Even as I look at the picture, the truth of it hits. We’re all standing right next to one another, and yet several of us are in completely different states. The picture we took just as a goofy moment of awesomeness while we drove to speak at a church in Kansas becomes symbolic of the possibilities we’re raising.
To put it simply: If we raise our children within a family that says “Where God says, we’ll go.”, they might actually become adults who do the same.
We talk about this often when we travel to speak at churches. When it was just me, following what I perceived to be a path God was pleased with, it was fairly easy. When Sarah and I married, following God’s heart became a bit more tangled. Together, we’ve had moments of acknowledging the tug of God and wrestled with what to do next. There were challenges, for sure, but we look back with gratitude on all God has brought us through. Now we have 4 daughters, and even seemingly small choices seem to ripple with impact through our home in ways we might never have imagined.
In the midst of it all, we regularly talk about the things Jesus invites us to shape our lives around. To Love those who can be difficult to love. To sacrifice for the sake of revealing the sacrificial Love of God for others. To yield and be humble in a world that grabs and brags. To live as if the Kingdom of God matters more than any national identity, and as if the entire cosmos is the most important location of God’s Loving presence (even though we all know the sand dunes of Michigan are where He most often meets with folks).

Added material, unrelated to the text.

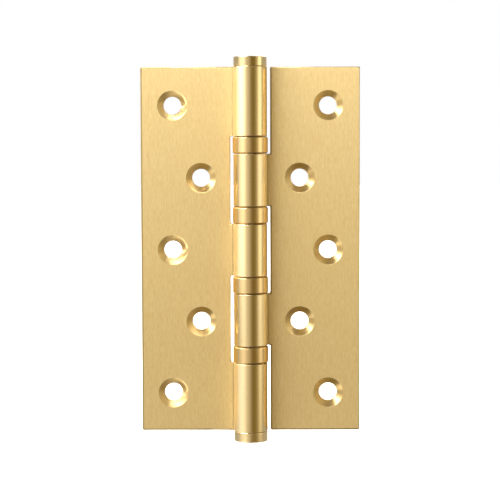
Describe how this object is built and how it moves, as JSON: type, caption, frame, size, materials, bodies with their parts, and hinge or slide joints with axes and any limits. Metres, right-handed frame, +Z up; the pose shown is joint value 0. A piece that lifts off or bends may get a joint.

What if? What if our kids actually grow up to live this way? What if being raised with a global faith means they find it completely normal to live on the other side of the planet from mom and dad…as long as it’s where Jesus is excited to have them Loving in His Name? What if they find themselves suffering for the sake of the gospel? Not in the usual “aw man, I won’t be the popular kid who has the _____” way, but in actual suffering?
Then we realize only a sliver of the Father’s Love for us. Yes. It’s still very much worth it. In fact…could you imagine the danger of the opposite? The danger of our children thinking success was defined by performance, financial or professional gain? The danger of our children feeling unable to love their neighbor because they might not share _____ in common? The danger of the wide gate is one scripture warned – many will find. (Matthew 7)
Wherever they end up…I pray that our feet will all be caught up in carrying the good news into the world – (Romans 10:15) whatever form that takes.